Information on submission and evaluation of artifacts for the ESOP, FASE and FoSSaCS conferences.
ESOP, FASE and FoSSaCS 2025 will have a joint post-paper-acceptance voluntary artifact evaluation. The outcome will not alter the paper acceptance decision.
We encourage authors to read the HOWTO for AEC Submitters and the guidelines for submitting and reviewing proof artifacts.
To avoid installation problems (e.g., due to software dependencies) during artifact review, we require that authors provide their artifacts as a Docker/VM (OVF/OVA) images, or as a package for the TACAS’23 Artifact Evaluation Virtual Machine. If you think that your artifact needs to be submitted in a different format, please contact the AEC chairs.
The AEC members should be able to evaluate your artifact quickly. For longer runs, please try to show progress messages (e.g., completion percentage). If your artifact takes several days to run or requires special hardware, please contact the AEC chairs.
Please try to avoid downloading content over the internet during experiments or tests (to ensure self-containedness), as well as closed source software libraries, frameworks, operating systems, and container formats unless these are necessary for your submitted work. If possible, widely supported file formats should be used for the artifact (e.g., .zip or .tar.gz for archives, .odt or .pdf for documents, and CSV/JSON for data).
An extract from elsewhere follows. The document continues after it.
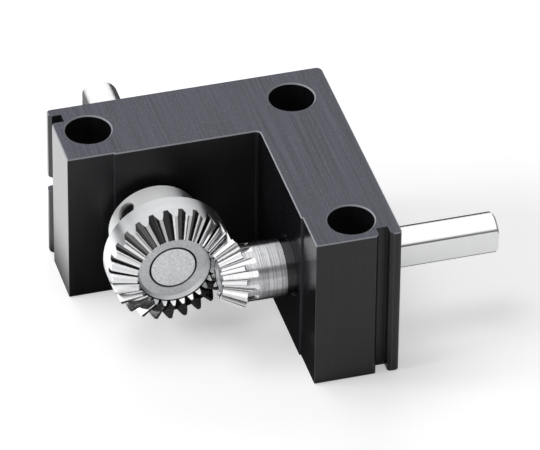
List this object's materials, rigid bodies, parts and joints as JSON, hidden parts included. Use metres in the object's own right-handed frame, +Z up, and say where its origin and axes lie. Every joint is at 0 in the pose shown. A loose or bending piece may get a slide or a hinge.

Every artifact submission must include:
a README main file consisting of two parts:
The Getting Started guide should contain an artifact description, installation instructions (if any), and a method to test the installation (a “smoke test”). This could be, for instance, a command to confirm that the code is installed and working, and its expected output. Reviewers should be able to complete the Getting Started guide within 30 minutes.
The Step-by-step instructions should contain detailed reproduction steps for any experiments or activities supporting the paper conclusions. You should state all paper claims supported by the artifact (and how), as well as all paper claims not supported by the artifact (and why). Depending on your artifact’s nature, the instructions may differ:
In addition to the scenarios above that reproduce the paper results, we encourage you to include further instructions on how the AEC can run the artifact on different experiments, as well as documentation on the artifact code and layout. For ESOP artifacts only, these extra instructions can be submitted as part of an accompanying Experience Report.
a REQUIREMENTS file covering the architecture in which your artifact was packaged (e.g., x86, ARM) and hardware/software requirements (e.g., storage or non-commodity peripherals, Docker, VM, and OS). We encourage you to also include machine-readable files describing dependencies (e.g., Dockerfile, Pipfile, dune-project), if relevant.
a STATUS file stating the badge(s) you are applying for, as well as a short justification why you think that the artifact deserves the respective badge(s)
a LICENSE file describing the terms of use and distribution rights
All files must be submitted as plain text (e.g., txt, md) or PDF within the artifact.
Submit your artifact through the ETAPS-hosted HotCRP system.
Please host your artifact URL in a platform that does not track IP addresses, so as to not undermine reviewer anonymity.
An artifact may be awarded one of the following badges, in accordance with the ETAPS artifact badging guidelines.
Functional: The artifact is found to be documented, consistent, complete, exercisable, and to include appropriate evidence of verification and validation.
Reusable: The artifact is of a quality that significantly exceeds minimal functionality. That is, it has all the qualities of the Functional level, but, in addition, it is very carefully documented and well-structured to the extent that reuse and repurposing is facilitated.
Irrespective of the artifact evaluation outcome, artifacts may be awarded the “Available” badge.
Available: Author-created artifacts relevant to this paper have been placed on a publicly accessible archival repository. A DOI for the object is provided. Repositories used to archive data should have a declared plan to enable permanent accessibility (e.g., Zenodo, FigShare, or Dryad). Note that in order to award the Available badge, the same DOI needs to be presented both in the artifact evaluation and in the CR version of your paper. We recommend adding the DOI link in a dedicated data availability statement at the end of your paper.
Artifacts that go beyond expectations of quality will receive a Distinguished Artifact award. The selection procedure will be based on review scores and feedback from the AEC.
Why do an artifact evaluation?
We want to encourage authors to provide more substantial evidence to their papers, and reward authors who create
research artifacts. At the same time, we want to simplify the reproduction of results presented in the paper and ease
future comparison with existing approaches. Hence, ESOP, FASE, and FoSSaCS offer an optional artifact evaluation for
accepted papers. To ensure that the submitted artifacts provide the best possible value to the community, our goal is
to be constructive and to improve the submitted artifacts.
What qualifies as an artifact?
Artifacts include (but are not limited to) software, tools, frameworks, datasets, test suites, machine-checkable
proofs, or any combination of the above. We will assess the artifacts themselves, and not the quality of the research
that produced them (which has been assessed by the conference PC).